After the General Assembly, Levski returned to Bulgaria and proceeded with structural changes in the Internal Revolutionary Organization, imposed by the requirements of the new statute of the Bulgarian Communist Party. The Lovech Central Committee was equated in status with the other committees. In the practice of the revolutionary organization, the conspiratorial principles, the secret mail, and the secret police finally prevailed. In the autumn of 1872, the first district centers were established, which carried out the coordination between the Bucharest Central Committee and the local committees in the country. At the same time, on the initiative of the committee activists in Teteven and Etropol regions, a plan was drawn up to attack the Turkish post office in the Arabakonak pass in the Stara Planina Mountains.

The action was carried out, under the leadership of Dimitar Obshto, on September 22, 1872, but the Turkish police took extraordinary measures to expose the participants and eventually managed to arrest them. The confessions made during the interrogations allowed the authorities to deal a crushing blow to the revolutionary organization. Dozens of committee activists, including Dimitar Obshto, were arrested and brought before an extraordinary trial organized in Sofia.
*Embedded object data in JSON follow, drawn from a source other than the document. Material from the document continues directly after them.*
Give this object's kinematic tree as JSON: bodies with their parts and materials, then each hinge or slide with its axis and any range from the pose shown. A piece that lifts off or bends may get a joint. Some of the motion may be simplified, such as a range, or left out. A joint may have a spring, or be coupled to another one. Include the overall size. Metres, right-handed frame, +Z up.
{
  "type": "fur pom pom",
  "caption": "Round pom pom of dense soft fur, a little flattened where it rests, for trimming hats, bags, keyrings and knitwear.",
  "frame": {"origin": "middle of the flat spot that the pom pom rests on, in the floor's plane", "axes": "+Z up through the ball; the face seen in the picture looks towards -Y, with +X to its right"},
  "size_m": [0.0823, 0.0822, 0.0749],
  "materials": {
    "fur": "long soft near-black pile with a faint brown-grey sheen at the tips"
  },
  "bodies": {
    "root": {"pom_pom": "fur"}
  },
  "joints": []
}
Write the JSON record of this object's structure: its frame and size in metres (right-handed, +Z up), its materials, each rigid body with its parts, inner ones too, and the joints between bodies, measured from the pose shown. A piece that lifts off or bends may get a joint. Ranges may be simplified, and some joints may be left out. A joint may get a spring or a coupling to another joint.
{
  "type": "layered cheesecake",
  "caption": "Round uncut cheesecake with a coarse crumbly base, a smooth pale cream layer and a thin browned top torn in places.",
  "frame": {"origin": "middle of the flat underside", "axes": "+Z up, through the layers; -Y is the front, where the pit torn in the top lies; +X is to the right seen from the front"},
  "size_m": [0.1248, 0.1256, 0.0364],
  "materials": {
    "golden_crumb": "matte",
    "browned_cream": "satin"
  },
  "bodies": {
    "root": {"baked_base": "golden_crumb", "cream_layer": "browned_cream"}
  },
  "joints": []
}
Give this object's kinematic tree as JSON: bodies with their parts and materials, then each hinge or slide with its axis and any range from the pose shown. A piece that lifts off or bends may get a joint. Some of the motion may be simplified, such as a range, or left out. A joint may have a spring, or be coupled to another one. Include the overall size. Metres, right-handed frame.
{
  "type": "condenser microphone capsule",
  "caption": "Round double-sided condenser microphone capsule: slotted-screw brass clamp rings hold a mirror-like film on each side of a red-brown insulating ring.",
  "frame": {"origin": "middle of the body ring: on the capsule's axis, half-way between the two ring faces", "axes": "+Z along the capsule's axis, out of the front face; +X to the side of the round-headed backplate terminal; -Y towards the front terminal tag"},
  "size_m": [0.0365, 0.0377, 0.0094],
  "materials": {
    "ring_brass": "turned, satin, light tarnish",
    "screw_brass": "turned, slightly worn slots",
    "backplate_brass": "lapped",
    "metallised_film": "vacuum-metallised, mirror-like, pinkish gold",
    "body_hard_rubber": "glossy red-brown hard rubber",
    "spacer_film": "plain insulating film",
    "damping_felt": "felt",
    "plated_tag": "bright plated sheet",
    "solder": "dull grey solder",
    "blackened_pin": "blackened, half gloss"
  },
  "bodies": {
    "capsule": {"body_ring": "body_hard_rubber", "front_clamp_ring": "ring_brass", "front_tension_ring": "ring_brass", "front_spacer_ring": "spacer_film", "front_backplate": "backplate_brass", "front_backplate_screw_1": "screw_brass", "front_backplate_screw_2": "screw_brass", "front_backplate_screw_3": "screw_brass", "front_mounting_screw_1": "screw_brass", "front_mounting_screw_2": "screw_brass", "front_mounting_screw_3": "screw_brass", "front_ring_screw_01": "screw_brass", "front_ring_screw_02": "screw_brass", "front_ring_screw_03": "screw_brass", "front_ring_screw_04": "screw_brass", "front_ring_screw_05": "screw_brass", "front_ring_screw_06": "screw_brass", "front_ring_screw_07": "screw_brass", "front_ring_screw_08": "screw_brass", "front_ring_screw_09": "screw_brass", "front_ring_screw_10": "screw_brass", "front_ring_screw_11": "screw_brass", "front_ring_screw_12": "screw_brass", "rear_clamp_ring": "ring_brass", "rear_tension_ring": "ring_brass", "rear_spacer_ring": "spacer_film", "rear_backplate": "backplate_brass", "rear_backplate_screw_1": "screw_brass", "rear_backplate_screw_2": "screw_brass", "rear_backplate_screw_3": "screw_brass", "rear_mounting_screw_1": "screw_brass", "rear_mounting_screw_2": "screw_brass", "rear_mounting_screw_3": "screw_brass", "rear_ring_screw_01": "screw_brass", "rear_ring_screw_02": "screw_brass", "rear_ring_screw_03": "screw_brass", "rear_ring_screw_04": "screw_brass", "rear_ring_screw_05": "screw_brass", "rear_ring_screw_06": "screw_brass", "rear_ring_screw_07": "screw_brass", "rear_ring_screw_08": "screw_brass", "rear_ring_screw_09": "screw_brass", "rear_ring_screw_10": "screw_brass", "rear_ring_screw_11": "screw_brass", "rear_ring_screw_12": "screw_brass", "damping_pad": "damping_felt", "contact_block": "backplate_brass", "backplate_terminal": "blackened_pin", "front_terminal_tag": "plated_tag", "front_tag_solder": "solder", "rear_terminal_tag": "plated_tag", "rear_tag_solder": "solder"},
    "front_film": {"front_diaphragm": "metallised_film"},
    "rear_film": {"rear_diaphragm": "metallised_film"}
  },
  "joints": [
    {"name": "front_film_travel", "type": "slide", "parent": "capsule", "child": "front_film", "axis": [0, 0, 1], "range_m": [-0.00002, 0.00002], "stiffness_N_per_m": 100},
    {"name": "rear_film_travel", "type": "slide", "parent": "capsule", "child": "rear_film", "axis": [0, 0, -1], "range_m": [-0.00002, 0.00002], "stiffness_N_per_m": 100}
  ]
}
At that time, Levski was in southern Bulgaria. Initially, he began to consider a plan for the release of all those arrested, but the situation became more complicated. At the same time, contradictions arose among the members of the central leadership regarding Lyuben Karavelov's proposal to start an uprising in the country. Vasil Levski considered that in the current situation it was imperative to go to Bucharest and inform the BRCC about the real state of the committee organization after the arrests. On his way to Romania, he stopped in Lovech to collect the committee archive, but as a result of betrayal, he was captured in the inn of the village of Kakrina, Lovech region and brought before the court in Sofia. On February 6/18, 1873, Vasil Levski was hanged.